Late last week, we learned quite a bit about what people inside the game think of the health of right hander Dan Haren.
Just days after the Los Angeles Angels were able to swing a deal with the Royals that effectively showed that at least one team felt fellow righty Ervin Santana was worth one year and $12 million, Angels GM Jerry Dipoto found no takers on a trade that would have moved Haren at essentially the exact same price.
Instead, Haren became a free agent when the Angels declined a club option that would have paid him $15.5 million. He received a $3.5 million buyout.
Just looking at it from a distance, it would appear that either the Royals vastly overpaid for a year of Santana or the entire league missed the boat on Haren. There must be something else going on, right?
Well, there is.
For the first time in eight years, Haren failed to toss 200 innings in 2012. He missed some time due to back issues, but still took the ball 30 times. In those 178 innings, Haren pitched nearly as well peripherally as he usually does. He struck out just over seven batters per nine innings while walking slightly less than two. His home run rate was slightly higher than his career average, as was is BABiP, which equaled an ERA of 4.33, just the second time since 2005 he’s gone North of 4.00.
from a cursory glance, it would stand to reason that, assuming he’s healthy, Haren would return to his normal very good self in 2013 and beyond. Surely a guy that’s been at worst a very good number two starter for the better part of a decade is worth what amounts to $12 million on a one-year deal, right? Apparently not.

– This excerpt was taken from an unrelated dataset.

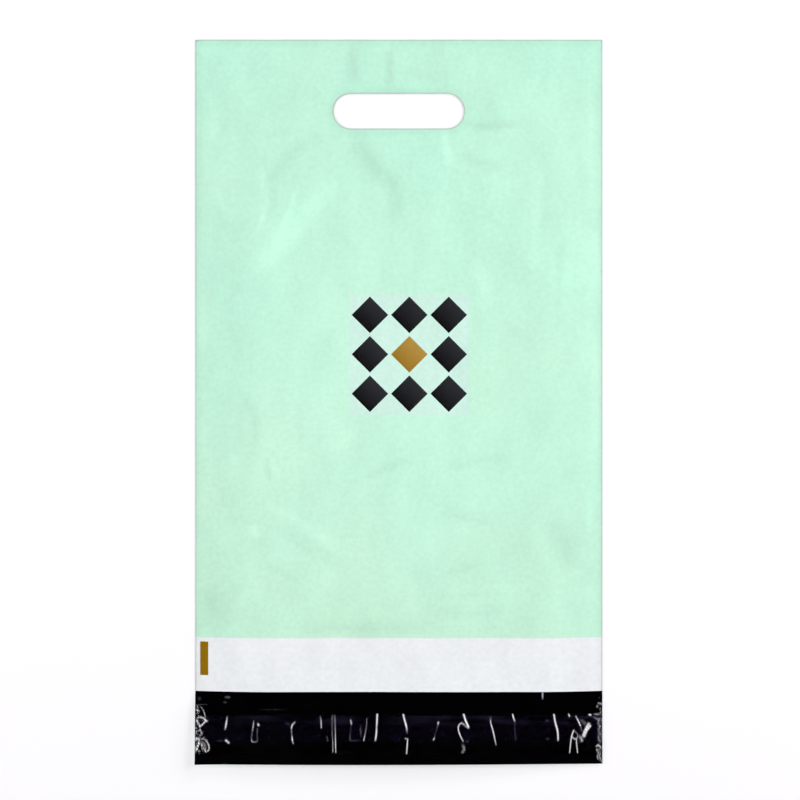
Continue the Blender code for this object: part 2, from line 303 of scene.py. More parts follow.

Which makes everyone wonder if he’s healthy.
The Angels were talking with many clubs on a possible trade to move Haren before a decision had to be made on his option, none of them bit. Even the Cubs, who reportedly had a deal on the table that would have moved dumpster fire Carlos Marmol to the Angels, shied away for some reason.
It could be that Haren’s back issues are feared to be recurring – back issues often are – or it could be that Haren’s declining velocity may be cause for alarm. In 2007, Haren’s fastball averaged 91.8 mph but it’s been slowly dropping ever since. Last season in LA, Haren averaged a mere 88.5 mph on his heater.
Given his drop in speed, how has Haren been able to maintain respectable strikeout numbers? Well, much of the lack of velocity is due to a heavier reliance on a sinker and a cutter. Haren has taken to using those pitches more often than in years past and has used his excellent command to continue getting hitters out with great regularity. According to one scout, Haren looks to be the type of pitcher that could work effectively until he’s 40, even with diminished velocity.
But, for whatever reason, 30 clubs passed on the chance to have him on a one-year deal, so now Haren is on the market. It’s little surprise then to hear that the San Diego Padres could be interested in bringing the right hander to town. It would be even less of a surprise to find out Haren is interested in the Padres as well. San Diego is where pitchers go to re-build their value and even with adjustments being made to the PetCo Park dimensions, that doesn’t figure to change.
The Padres may not be willing to go to eight figures to land Haren, but they probably won’t have to. If Haren’s back is healthy, he can use the 2013 season to set himself up for one last big contract next year. If San Diego is willing to go to roughly $8 million on a one-year deal, maybe even with a mutual option for a second year, Haren could enjoy his rebound year with the Padres and hopefully prove himself once again.